How long do batteries last in an off-grid solar system?

Battery lifespan varies significantly by chemistry, usage patterns, and maintenance. Lead-acid batteries typically last 3-7 years depending on depth of discharge patterns and maintenance quality. Lithium iron phosphate (LFP) batteries generally last 10-15+ years under optimal conditions, with manufacturers now offering warranties of 10+ years or 4,000-10,000 cycles. Proper battery management systems that prevent over-charging, excessive discharging, and temperature extremes are essential for maximizing lifespan.

Can I run air conditioning with an off-grid solar system?

Yes, but it requires careful system sizing. Air conditioners draw significant power, so you’ll need adequate solar panel capacity, inverter size, and battery storage. Many off-grid homeowners use energy-efficient mini-split systems rather than traditional central air conditioning. A typical 12,000 BTU mini-split (suitable for a large room) draws 900-1,500 watts while running, requiring approximately 4-6 additional solar panels dedicated to this load and appropriate inverter capacity.

What happens during extended cloudy periods?

During extended periods without adequate sunlight, you’ll rely on your battery storage and eventually your backup generator. This is why proper system sizing and backup power are essential components of any off-grid installation. NREL data suggests designing for at least 3-5 days of autonomy (ability to run without solar input) in most climates, and 5-7 days in regions with frequent overcast conditions.

How much maintenance does an off-grid solar system require?

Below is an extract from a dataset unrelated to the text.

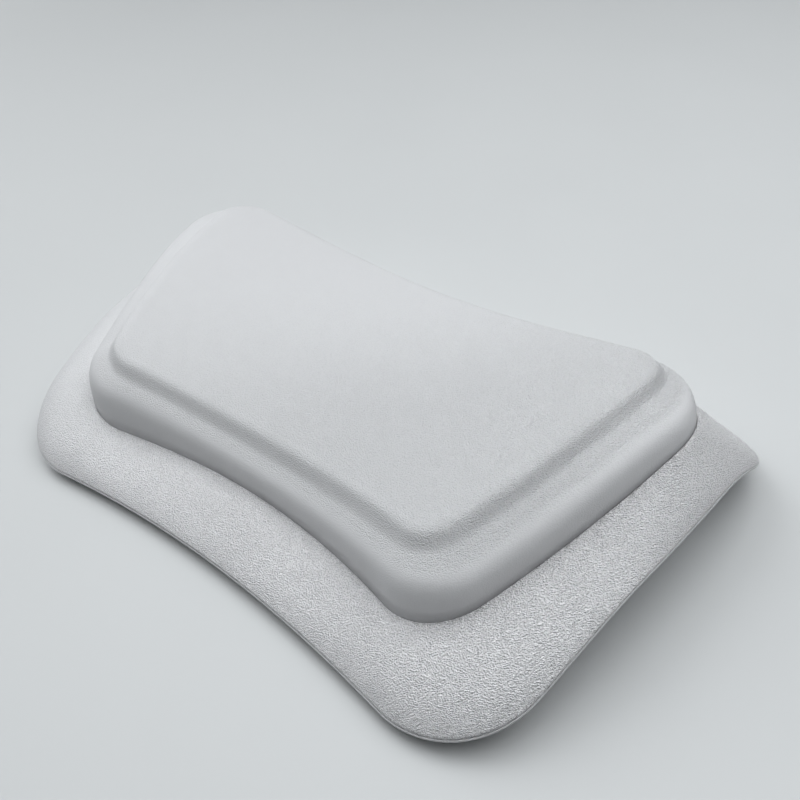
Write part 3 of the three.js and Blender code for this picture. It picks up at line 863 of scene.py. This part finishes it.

Expect to spend 5-10 hours annually on regular maintenance tasks like panel cleaning, battery checks, and system monitoring. Additionally, professional inspections are recommended at least every 1-2 years to ensure optimal system performance and longevity. Maintenance requirements vary by climate and component quality. According to NABCEP survey data from 2023, properly maintained off-grid systems experience 50-70% fewer failures than those without regular maintenance.